* Begin DATA ENTRIES *

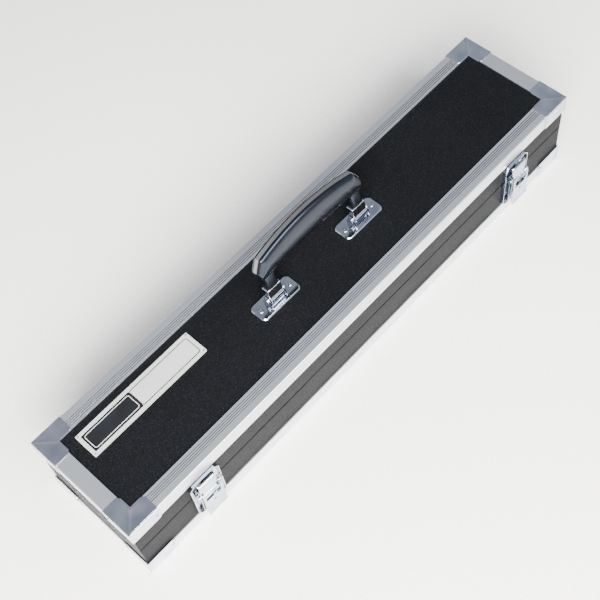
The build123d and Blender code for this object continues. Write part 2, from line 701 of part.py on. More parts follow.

* End DATA ENTRIES *
* Begin DATA ENTRIES *

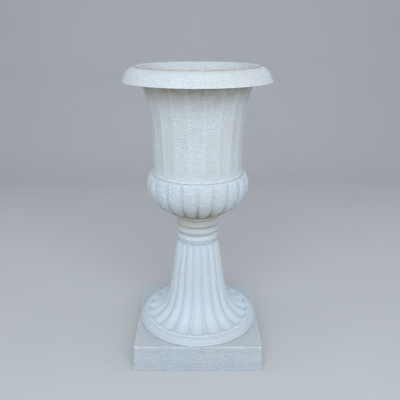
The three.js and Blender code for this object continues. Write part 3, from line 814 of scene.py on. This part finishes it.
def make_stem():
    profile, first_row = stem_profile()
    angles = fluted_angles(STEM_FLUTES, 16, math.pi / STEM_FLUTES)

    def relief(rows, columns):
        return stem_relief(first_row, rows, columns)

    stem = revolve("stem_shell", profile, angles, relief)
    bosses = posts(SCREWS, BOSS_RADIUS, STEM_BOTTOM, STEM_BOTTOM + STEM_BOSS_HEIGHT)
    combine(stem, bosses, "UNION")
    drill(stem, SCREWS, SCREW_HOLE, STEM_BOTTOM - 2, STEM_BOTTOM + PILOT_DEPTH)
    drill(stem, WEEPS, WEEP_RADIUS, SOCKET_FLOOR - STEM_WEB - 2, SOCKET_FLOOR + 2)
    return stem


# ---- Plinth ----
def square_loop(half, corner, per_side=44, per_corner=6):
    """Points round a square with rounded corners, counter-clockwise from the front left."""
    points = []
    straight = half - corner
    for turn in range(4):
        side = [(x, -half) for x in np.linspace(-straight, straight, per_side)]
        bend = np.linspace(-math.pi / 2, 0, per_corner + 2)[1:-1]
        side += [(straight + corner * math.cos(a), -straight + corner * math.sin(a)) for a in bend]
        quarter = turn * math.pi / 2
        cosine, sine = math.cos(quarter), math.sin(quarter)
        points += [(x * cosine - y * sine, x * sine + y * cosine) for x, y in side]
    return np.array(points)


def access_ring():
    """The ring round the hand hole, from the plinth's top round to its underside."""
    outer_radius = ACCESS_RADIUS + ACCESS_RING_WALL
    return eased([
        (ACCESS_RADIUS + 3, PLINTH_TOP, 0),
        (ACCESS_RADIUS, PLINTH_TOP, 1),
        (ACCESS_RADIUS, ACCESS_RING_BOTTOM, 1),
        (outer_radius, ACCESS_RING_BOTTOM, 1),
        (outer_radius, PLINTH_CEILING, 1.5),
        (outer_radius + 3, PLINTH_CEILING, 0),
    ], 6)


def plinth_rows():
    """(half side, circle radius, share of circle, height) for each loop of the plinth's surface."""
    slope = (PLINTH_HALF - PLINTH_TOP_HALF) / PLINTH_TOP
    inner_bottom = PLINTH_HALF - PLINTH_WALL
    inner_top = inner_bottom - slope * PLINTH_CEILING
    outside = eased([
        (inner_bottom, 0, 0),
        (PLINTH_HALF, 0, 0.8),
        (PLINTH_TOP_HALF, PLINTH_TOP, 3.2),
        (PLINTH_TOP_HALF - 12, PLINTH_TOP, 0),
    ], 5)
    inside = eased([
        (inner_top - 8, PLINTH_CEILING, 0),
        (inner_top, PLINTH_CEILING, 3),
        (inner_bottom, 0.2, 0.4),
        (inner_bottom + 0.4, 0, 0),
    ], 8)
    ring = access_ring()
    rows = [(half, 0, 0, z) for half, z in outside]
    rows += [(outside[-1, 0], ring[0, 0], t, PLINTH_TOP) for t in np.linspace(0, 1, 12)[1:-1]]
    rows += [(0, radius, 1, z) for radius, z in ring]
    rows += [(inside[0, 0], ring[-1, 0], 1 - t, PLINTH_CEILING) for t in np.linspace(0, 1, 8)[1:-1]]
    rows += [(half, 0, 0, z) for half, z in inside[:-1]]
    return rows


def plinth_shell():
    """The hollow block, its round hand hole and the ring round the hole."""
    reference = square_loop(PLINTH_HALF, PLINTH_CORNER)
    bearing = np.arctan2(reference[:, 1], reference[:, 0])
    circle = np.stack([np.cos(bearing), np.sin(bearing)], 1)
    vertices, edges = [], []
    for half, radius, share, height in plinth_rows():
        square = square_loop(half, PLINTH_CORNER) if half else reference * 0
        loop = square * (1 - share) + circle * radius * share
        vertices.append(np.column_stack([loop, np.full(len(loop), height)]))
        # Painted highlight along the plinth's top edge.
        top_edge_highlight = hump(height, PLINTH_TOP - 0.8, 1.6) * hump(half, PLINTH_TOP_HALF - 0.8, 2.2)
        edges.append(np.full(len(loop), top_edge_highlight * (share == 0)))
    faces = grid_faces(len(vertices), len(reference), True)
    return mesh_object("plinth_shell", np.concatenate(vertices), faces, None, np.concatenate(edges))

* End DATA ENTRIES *

SHORT PROBLEM: Return exactly, and only, the lines from the one containing "The three.js and" down to the one containing "angles = fluted_angles(STEM_FLUTES, 16, math.pi", with both of those lines included.

IN RESPONSE:
The three.js and Blender code for this object continues. Write part 3, from line 814 of scene.py on. This part finishes it.
def make_stem():
    profile, first_row = stem_profile()
    angles = fluted_angles(STEM_FLUTES, 16, math.pi / STEM_FLUTES)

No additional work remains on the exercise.